• **Task to complete**
Please give the data below again in full, exactly as it stands.

• **Input records**
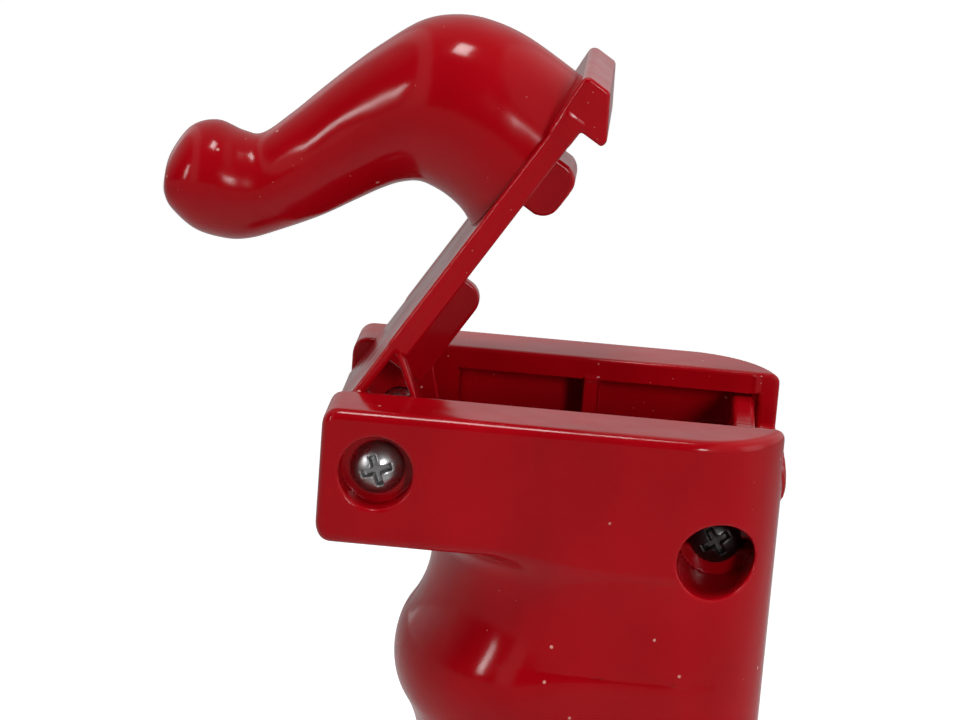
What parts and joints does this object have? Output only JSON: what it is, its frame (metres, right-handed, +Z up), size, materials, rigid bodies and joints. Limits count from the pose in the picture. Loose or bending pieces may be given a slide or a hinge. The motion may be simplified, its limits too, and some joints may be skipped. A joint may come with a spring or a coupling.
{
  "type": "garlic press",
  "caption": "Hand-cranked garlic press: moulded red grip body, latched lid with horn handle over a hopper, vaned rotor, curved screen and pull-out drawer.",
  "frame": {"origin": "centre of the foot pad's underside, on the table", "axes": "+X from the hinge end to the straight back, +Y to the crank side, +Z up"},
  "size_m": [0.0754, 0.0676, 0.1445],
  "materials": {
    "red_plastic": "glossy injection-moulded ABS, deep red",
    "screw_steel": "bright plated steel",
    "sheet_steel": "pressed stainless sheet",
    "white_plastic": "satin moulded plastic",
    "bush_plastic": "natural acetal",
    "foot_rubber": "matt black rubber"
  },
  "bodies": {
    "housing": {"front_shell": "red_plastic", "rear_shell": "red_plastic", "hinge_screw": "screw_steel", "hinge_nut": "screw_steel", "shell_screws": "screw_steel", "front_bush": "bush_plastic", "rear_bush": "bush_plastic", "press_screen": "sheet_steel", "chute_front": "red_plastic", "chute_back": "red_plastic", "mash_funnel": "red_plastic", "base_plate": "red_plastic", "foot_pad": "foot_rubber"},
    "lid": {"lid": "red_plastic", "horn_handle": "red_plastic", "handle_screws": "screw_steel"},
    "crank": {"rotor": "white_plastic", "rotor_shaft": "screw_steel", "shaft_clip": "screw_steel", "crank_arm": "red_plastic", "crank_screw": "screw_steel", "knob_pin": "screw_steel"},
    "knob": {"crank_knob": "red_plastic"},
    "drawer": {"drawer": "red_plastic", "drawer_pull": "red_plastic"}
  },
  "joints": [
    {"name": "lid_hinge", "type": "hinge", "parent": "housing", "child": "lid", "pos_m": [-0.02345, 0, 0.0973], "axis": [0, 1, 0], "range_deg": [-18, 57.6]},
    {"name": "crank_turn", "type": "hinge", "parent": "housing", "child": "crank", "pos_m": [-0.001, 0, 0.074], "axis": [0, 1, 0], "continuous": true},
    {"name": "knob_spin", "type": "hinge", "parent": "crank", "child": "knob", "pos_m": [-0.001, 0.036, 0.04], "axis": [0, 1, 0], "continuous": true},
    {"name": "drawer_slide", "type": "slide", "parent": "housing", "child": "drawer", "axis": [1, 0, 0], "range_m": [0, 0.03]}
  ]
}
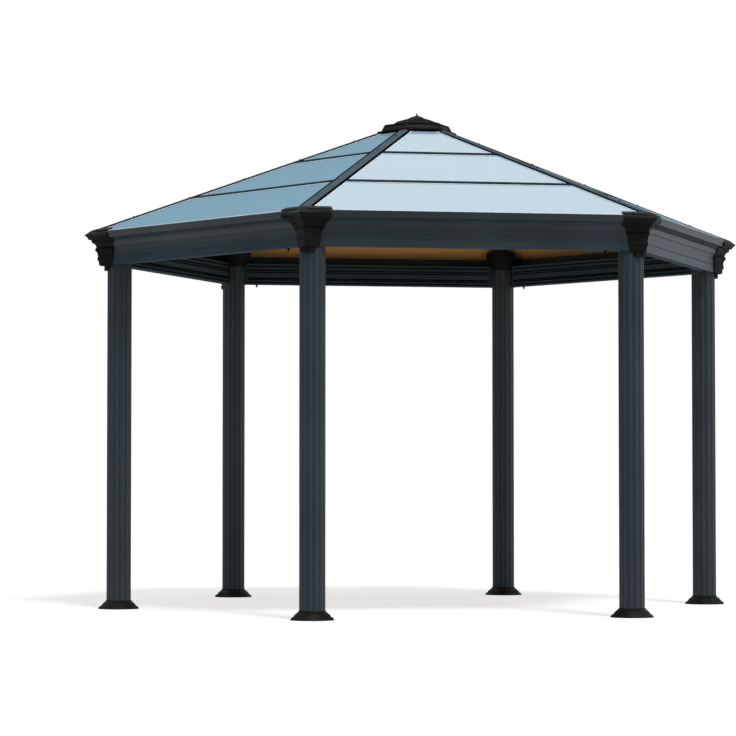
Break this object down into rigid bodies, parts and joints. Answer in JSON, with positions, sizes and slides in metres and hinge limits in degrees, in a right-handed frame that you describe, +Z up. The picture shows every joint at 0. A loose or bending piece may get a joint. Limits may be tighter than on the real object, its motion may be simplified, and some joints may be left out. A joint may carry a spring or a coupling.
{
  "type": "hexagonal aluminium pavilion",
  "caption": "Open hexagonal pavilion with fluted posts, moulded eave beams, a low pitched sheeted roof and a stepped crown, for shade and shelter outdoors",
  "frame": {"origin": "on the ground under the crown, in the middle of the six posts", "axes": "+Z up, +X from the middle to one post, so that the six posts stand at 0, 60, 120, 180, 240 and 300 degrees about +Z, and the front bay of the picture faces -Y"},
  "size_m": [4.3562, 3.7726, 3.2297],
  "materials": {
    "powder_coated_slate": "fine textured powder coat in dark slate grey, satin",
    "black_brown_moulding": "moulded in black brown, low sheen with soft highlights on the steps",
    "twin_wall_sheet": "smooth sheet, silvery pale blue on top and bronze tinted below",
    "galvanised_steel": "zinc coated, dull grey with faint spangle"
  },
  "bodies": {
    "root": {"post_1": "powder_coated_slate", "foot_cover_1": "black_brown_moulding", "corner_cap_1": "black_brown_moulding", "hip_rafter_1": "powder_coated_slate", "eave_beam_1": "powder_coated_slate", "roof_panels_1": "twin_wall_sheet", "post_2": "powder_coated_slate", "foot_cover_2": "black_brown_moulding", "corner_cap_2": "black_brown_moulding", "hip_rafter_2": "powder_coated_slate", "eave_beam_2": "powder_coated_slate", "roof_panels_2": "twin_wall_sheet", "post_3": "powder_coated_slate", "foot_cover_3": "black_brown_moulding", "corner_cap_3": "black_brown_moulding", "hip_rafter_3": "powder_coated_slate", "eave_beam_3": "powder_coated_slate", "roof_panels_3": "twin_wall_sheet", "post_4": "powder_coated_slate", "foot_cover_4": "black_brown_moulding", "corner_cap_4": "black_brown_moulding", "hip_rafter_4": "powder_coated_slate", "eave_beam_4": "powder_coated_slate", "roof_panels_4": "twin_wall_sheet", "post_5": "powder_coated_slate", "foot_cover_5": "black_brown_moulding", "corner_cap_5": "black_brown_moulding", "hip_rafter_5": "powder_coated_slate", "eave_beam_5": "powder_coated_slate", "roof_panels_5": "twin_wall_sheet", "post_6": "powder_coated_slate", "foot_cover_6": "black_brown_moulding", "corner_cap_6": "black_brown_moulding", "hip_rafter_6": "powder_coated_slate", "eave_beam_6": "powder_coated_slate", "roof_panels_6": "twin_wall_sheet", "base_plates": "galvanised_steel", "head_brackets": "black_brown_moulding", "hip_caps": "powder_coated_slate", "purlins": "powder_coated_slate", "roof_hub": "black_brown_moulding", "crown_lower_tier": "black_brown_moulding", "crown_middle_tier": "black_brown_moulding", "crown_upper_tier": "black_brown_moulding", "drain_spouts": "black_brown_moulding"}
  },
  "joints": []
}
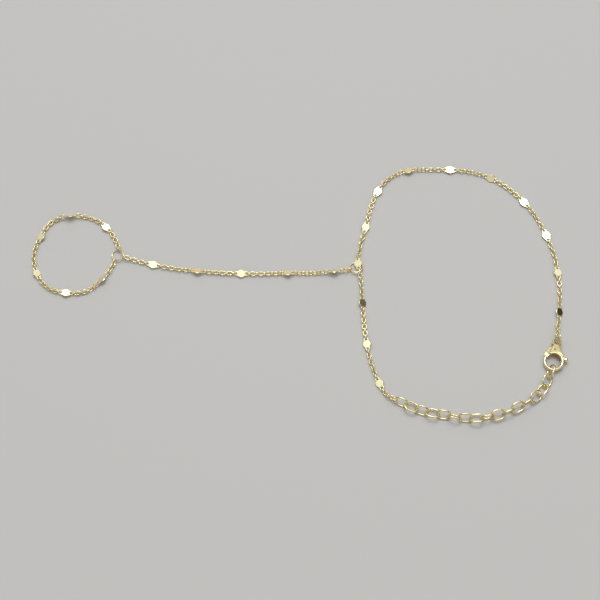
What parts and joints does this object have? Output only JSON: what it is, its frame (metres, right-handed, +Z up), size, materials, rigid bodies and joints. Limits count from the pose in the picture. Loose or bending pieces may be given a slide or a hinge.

• **Answer below**
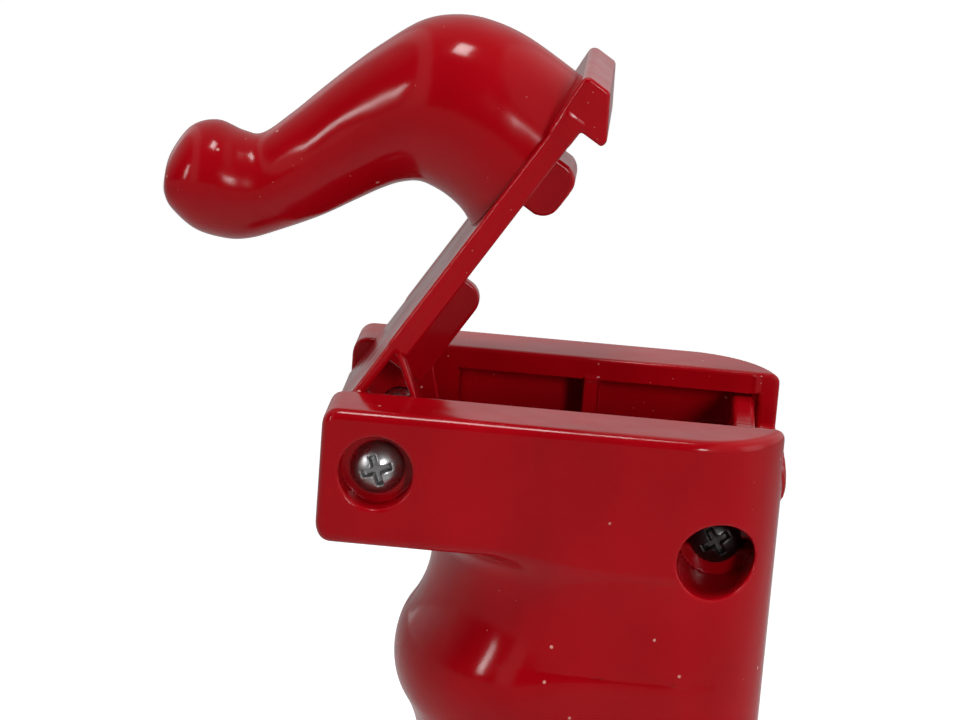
What parts and joints does this object have? Output only JSON: what it is, its frame (metres, right-handed, +Z up), size, materials, rigid bodies and joints. Limits count from the pose in the picture. Loose or bending pieces may be given a slide or a hinge. The motion may be simplified, its limits too, and some joints may be skipped. A joint may come with a spring or a coupling.
{
  "type": "garlic press",
  "caption": "Hand-cranked garlic press: moulded red grip body, latched lid with horn handle over a hopper, vaned rotor, curved screen and pull-out drawer.",
  "frame": {"origin": "centre of the foot pad's underside, on the table", "axes": "+X from the hinge end to the straight back, +Y to the crank side, +Z up"},
  "size_m": [0.0754, 0.0676, 0.1445],
  "materials": {
    "red_plastic": "glossy injection-moulded ABS, deep red",
    "screw_steel": "bright plated steel",
    "sheet_steel": "pressed stainless sheet",
    "white_plastic": "satin moulded plastic",
    "bush_plastic": "natural acetal",
    "foot_rubber": "matt black rubber"
  },
  "bodies": {
    "housing": {"front_shell": "red_plastic", "rear_shell": "red_plastic", "hinge_screw": "screw_steel", "hinge_nut": "screw_steel", "shell_screws": "screw_steel", "front_bush": "bush_plastic", "rear_bush": "bush_plastic", "press_screen": "sheet_steel", "chute_front": "red_plastic", "chute_back": "red_plastic", "mash_funnel": "red_plastic", "base_plate": "red_plastic", "foot_pad": "foot_rubber"},
    "lid": {"lid": "red_plastic", "horn_handle": "red_plastic", "handle_screws": "screw_steel"},
    "crank": {"rotor": "white_plastic", "rotor_shaft": "screw_steel", "shaft_clip": "screw_steel", "crank_arm": "red_plastic", "crank_screw": "screw_steel", "knob_pin": "screw_steel"},
    "knob": {"crank_knob": "red_plastic"},
    "drawer": {"drawer": "red_plastic", "drawer_pull": "red_plastic"}
  },
  "joints": [
    {"name": "lid_hinge", "type": "hinge", "parent": "housing", "child": "lid", "pos_m": [-0.02345, 0, 0.0973], "axis": [0, 1, 0], "range_deg": [-18, 57.6]},
    {"name": "crank_turn", "type": "hinge", "parent": "housing", "child": "crank", "pos_m": [-0.001, 0, 0.074], "axis": [0, 1, 0], "continuous": true},
    {"name": "knob_spin", "type": "hinge", "parent": "crank", "child": "knob", "pos_m": [-0.001, 0.036, 0.04], "axis": [0, 1, 0], "continuous": true},
    {"name": "drawer_slide", "type": "slide", "parent": "housing", "child": "drawer", "axis": [1, 0, 0], "range_m": [0, 0.03]}
  ]
}
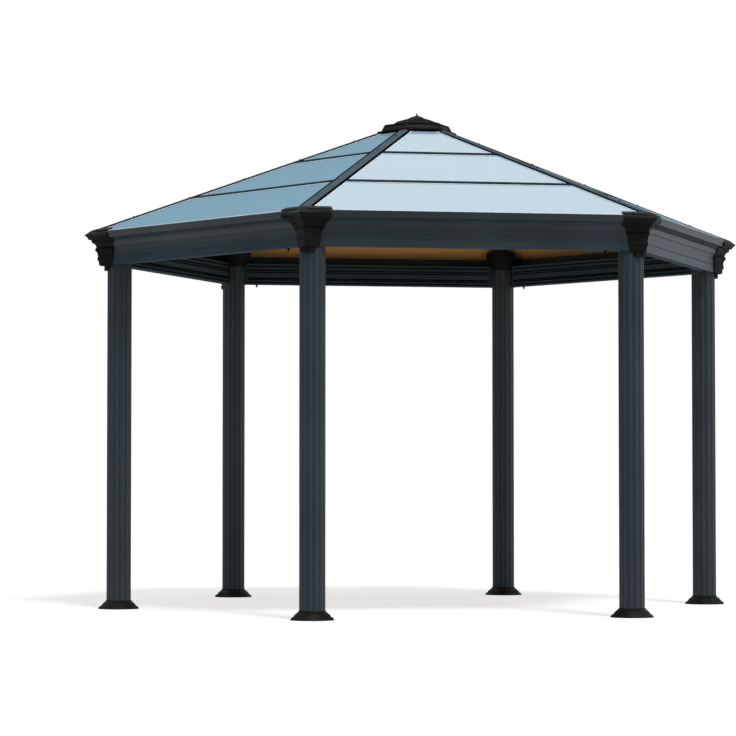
Break this object down into rigid bodies, parts and joints. Answer in JSON, with positions, sizes and slides in metres and hinge limits in degrees, in a right-handed frame that you describe, +Z up. The picture shows every joint at 0. A loose or bending piece may get a joint. Limits may be tighter than on the real object, its motion may be simplified, and some joints may be left out. A joint may carry a spring or a coupling.
{
  "type": "hexagonal aluminium pavilion",
  "caption": "Open hexagonal pavilion with fluted posts, moulded eave beams, a low pitched sheeted roof and a stepped crown, for shade and shelter outdoors",
  "frame": {"origin": "on the ground under the crown, in the middle of the six posts", "axes": "+Z up, +X from the middle to one post, so that the six posts stand at 0, 60, 120, 180, 240 and 300 degrees about +Z, and the front bay of the picture faces -Y"},
  "size_m": [4.3562, 3.7726, 3.2297],
  "materials": {
    "powder_coated_slate": "fine textured powder coat in dark slate grey, satin",
    "black_brown_moulding": "moulded in black brown, low sheen with soft highlights on the steps",
    "twin_wall_sheet": "smooth sheet, silvery pale blue on top and bronze tinted below",
    "galvanised_steel": "zinc coated, dull grey with faint spangle"
  },
  "bodies": {
    "root": {"post_1": "powder_coated_slate", "foot_cover_1": "black_brown_moulding", "corner_cap_1": "black_brown_moulding", "hip_rafter_1": "powder_coated_slate", "eave_beam_1": "powder_coated_slate", "roof_panels_1": "twin_wall_sheet", "post_2": "powder_coated_slate", "foot_cover_2": "black_brown_moulding", "corner_cap_2": "black_brown_moulding", "hip_rafter_2": "powder_coated_slate", "eave_beam_2": "powder_coated_slate", "roof_panels_2": "twin_wall_sheet", "post_3": "powder_coated_slate", "foot_cover_3": "black_brown_moulding", "corner_cap_3": "black_brown_moulding", "hip_rafter_3": "powder_coated_slate", "eave_beam_3": "powder_coated_slate", "roof_panels_3": "twin_wall_sheet", "post_4": "powder_coated_slate", "foot_cover_4": "black_brown_moulding", "corner_cap_4": "black_brown_moulding", "hip_rafter_4": "powder_coated_slate", "eave_beam_4": "powder_coated_slate", "roof_panels_4": "twin_wall_sheet", "post_5": "powder_coated_slate", "foot_cover_5": "black_brown_moulding", "corner_cap_5": "black_brown_moulding", "hip_rafter_5": "powder_coated_slate", "eave_beam_5": "powder_coated_slate", "roof_panels_5": "twin_wall_sheet", "post_6": "powder_coated_slate", "foot_cover_6": "black_brown_moulding", "corner_cap_6": "black_brown_moulding", "hip_rafter_6": "powder_coated_slate", "eave_beam_6": "powder_coated_slate", "roof_panels_6": "twin_wall_sheet", "base_plates": "galvanised_steel", "head_brackets": "black_brown_moulding", "hip_caps": "powder_coated_slate", "purlins": "powder_coated_slate", "roof_hub": "black_brown_moulding", "crown_lower_tier": "black_brown_moulding", "crown_middle_tier": "black_brown_moulding", "crown_upper_tier": "black_brown_moulding", "drain_spouts": "black_brown_moulding"}
  },
  "joints": []
}
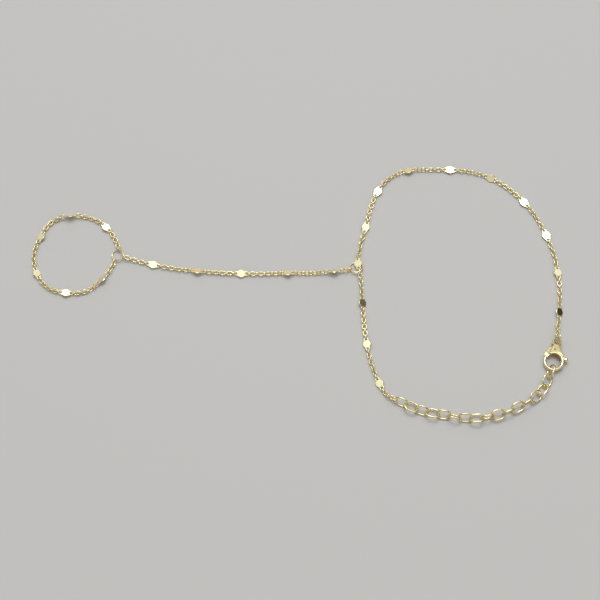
What parts and joints does this object have? Output only JSON: what it is, its frame (metres, right-handed, +Z up), size, materials, rigid bodies and joints. Limits count from the pose in the picture. Loose or bending pieces may be given a slide or a hinge.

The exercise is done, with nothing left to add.